Plaintiffs argued that the mask proviso disproportionately affects students with underlying health conditions and denies them equal opportunity to learn in school in violation of the Americans with Disabilities Act.

"There is an inherent tension between the exercise of one's personal freedoms and rights, on the one hand, and the government's protecting the health of the public, on the other," the court said. "This case presents the added burden of making sure the government's public health measures are not infringing against one's right to be free from discrimination."

Following the court order, the South Carolina Department of Education issued a statement announcing it is reviewing the ruling and "will provide guidance to schools and districts on its implications."

That guidance came Wednesday, when the education department announced, "the immediate effect of the Court's order is that both the state and local school districts are prohibited from enforcing Proviso 1.108 and school districts now have the discretionary authority to require masks."

McMaster and South Carolina Attorney General Alan Wilson filed a notice to appeal the ruling on Wednesday, the Greenville News reported.

Bans on school mask mandates are being litigated in federal courts across the nation, with varying results.

In Texas and Florida, higher courts eventually overturned lower court rulings prohibiting those states from enforcing their bans on mandatory mask requirements for students.

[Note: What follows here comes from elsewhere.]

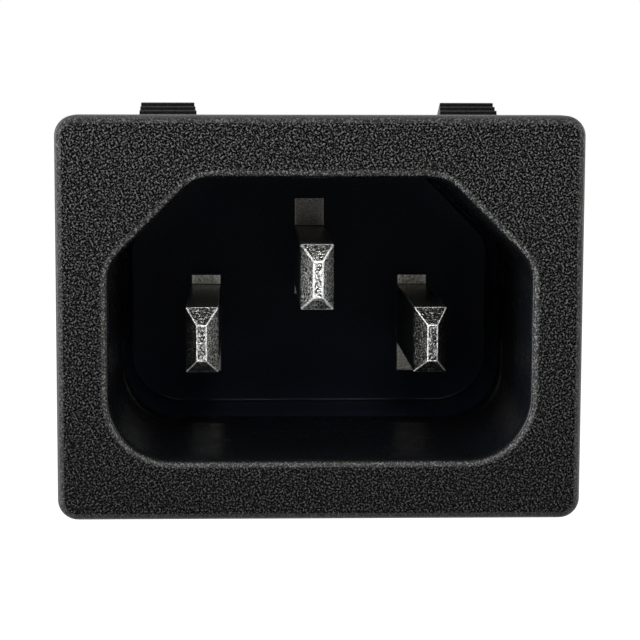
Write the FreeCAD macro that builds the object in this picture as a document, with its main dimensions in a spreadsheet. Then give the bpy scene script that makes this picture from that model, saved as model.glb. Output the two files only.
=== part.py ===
"""C14 appliance inlet for snapping into a rectangular panel cut-out.

Frame: +X to the right seen from the front, +Y rearward into the panel, +Z up.
The origin is the centre of the panel cut-out, in the plane of the flange's back
face, so the flange lies at Y < 0 and everything behind the panel at Y > 0.
"""
import FreeCAD, Part
import os
import re
import Sketcher

VERTEX = 1e-3

doc = FreeCAD.newDocument("PanelInlet")

# ---------------------------------------------------------------- driving sizes
SIZES = (
    # name, millimetres (or degrees), what it is
    ("flange_width", 30.7, "flange, across"),
    ("flange_height", 23.7, "flange, up"),
    ("flange_thickness", 2.3, "flange, front face to panel face"),
    ("flange_corner", 1.2, "radius of the flange's four corners"),
    ("flange_edge", 0.55, "radius round the flange's front edge"),
    ("cutout_gap", 0.1, "clearance of the shroud in its 27 x 20 mm panel cut-out"),
    ("panel_thickness", 1.5, "panel the fixed lugs are made for"),
    ("panel_gap", 0.1, "clearance between the panel and the fixed lugs"),
    ("recess_width", 24.55, "socket recess at its mouth, across"),
    ("recess_height", 16.45, "socket recess at its mouth, up"),
    ("recess_depth", 17.3, "flange front face to recess floor"),
    ("recess_chamfer", 5.05, "leg of the two keying chamfers at the top"),
    ("recess_blend", 2.4, "radius where a keying chamfer meets its neighbours"),
    ("recess_round", 3.7, "radius of the two lower recess corners"),
    ("recess_draft", 0.55, "draft of the recess walls, degrees"),
    ("rim_edge", 0.5, "radius round the recess mouth"),
    ("side_wall", 1.125, "shroud wall beside the recess mouth"),
    ("low_wall", 1.675, "shroud wall below the recess mouth"),
    ("top_wall", 1.2, "shroud wall above the recess mouth"),
    ("chamfer_wall", 1.2, "shroud wall along the keying chamfers"),
    ("shroud_corner", 0.8, "radius of the shroud's upper and rear edges"),
    ("floor_thickness", 2.4, "recess floor to the shroud's rear face"),
    ("collar_height", 1.0, "collar round each terminal behind the shroud"),
    ("collar_wall", 0.9, "wall of those collars"),
    ("collar_corner", 0.5, "radius of the collars' edges"),
    ("pin_pitch", 14.0, "line pin to neutral pin"),
    ("pin_drop", 2.0, "line and neutral pins below the centre"),
    ("earth_rise", 2.0, "earth pin above the centre"),
    ("pin_height", 4.0, "blade, up"),
    ("pin_thick", 2.0, "blade, across"),
    ("pin_setback", 4.1, "flange front face to the line and neutral tips"),
    ("earth_lead", 1.1, "earth tip in front of the other two"),
    ("tip_height", 2.2, "flat end of the bevelled tip, up"),
    ("tip_thick", 0.6, "flat end of the bevelled tip, across"),
    ("tip_length", 1.5, "length of the bevel"),
    ("shoulder_near", 0.7, "shoulder beyond the blade, on the side of the other pins"),
    ("shoulder_far", 1.95, "shoulder beyond the blade, on the outer side"),
    ("shoulder_proud", 0.12, "shoulder above the recess floor"),
    ("slot_gap", 0.02, "clearance of a terminal in its slot, each side"),
    ("stop_overhang", 0.5, "rear stop beyond the shoulder, each side"),
    ("stop_length", 0.8, "rear stop, along the terminal"),
    ("tab_width", 6.3, "quick-connect tab, up"),
    ("tab_thick", 0.8, "quick-connect tab, across"),
    ("tab_length", 7.9, "quick-connect tab behind its stop"),
    ("tab_lead", 1.1, "corner bevel at the tab's end"),
    ("tab_bevel", 0.25, "bevel of the tab's end faces"),
    ("tab_hole", 1.7, "detent hole in the tab, diameter"),
    ("tab_hole_back", 4.1, "detent hole to the tab's end"),
    ("latch_inner", 7.5, "centre plane to a snap latch"),
    ("latch_width", 3.3, "snap latch, across"),
    ("latch_thick", 0.8, "snap latch arm, through"),
    ("latch_crest", 2.5, "latch crest above the cut-out's edge"),
    ("latch_crest_back", 3.7, "panel face to the latch crest"),
    ("latch_ramp", 3.9, "length of the lead-in ramp behind the crest"),
    ("latch_ramp_drop", 2.05, "fall of the lead-in ramp"),
    ("latch_front_gap", 0.55, "panel face to the latch's free end"),
    ("latch_root_inset", 1.8, "latch root in front of the shroud's rear face"),
    ("latch_root_length", 3.2, "latch root, along the shroud"),
    ("latch_root_drop", 0.25, "top of the latch root below the cut-out's edge"),
    ("latch_gap", 0.2, "flexing gap between an arm and the shroud"),
    ("tooth_rise", 0.22, "step from one latch tooth to the next"),
    ("tooth_bevel", 0.10, "bevel at the top of each tooth"),
    ("tooth_count", 4, "teeth in front of the crest"),
    ("lug_offset", 7.0, "centre plane to the middle of a fixed lug"),
    ("lug_width", 4.0, "fixed lug, across"),
    ("lug_rise", 0.6, "fixed lug beyond the cut-out's edge"),
    ("lug_length", 4.5, "fixed lug, front face to the end of its ramp"),
)
sheet = doc.addObject("Spreadsheet::Sheet", "Sizes")
sheet.set("A1", "size")
sheet.set("B1", "value")
sheet.set("C1", "meaning")
for row, (name, value, meaning) in enumerate(SIZES, start=2):
    sheet.set("A%d" % row, name)
    sheet.set("B%d" % row, repr(value))
    sheet.set("C%d" % row, meaning)
    sheet.setAlias("B%d" % row, name)
doc.recompute()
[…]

Courts in Arkansas, Arizona, Oklahoma, and Tennessee have either struck down or issued temporary orders blocking the governors of those states from enforcing bans on mandatory mask requirements in schools.

President Joe Biden's Department of Education has opened civil rights investigations in Iowa, Oklahoma, South Carolina, Tennessee, and Utah to determine whether prohibitions on mask mandates in those states unlawfully discriminate against students with disabilities.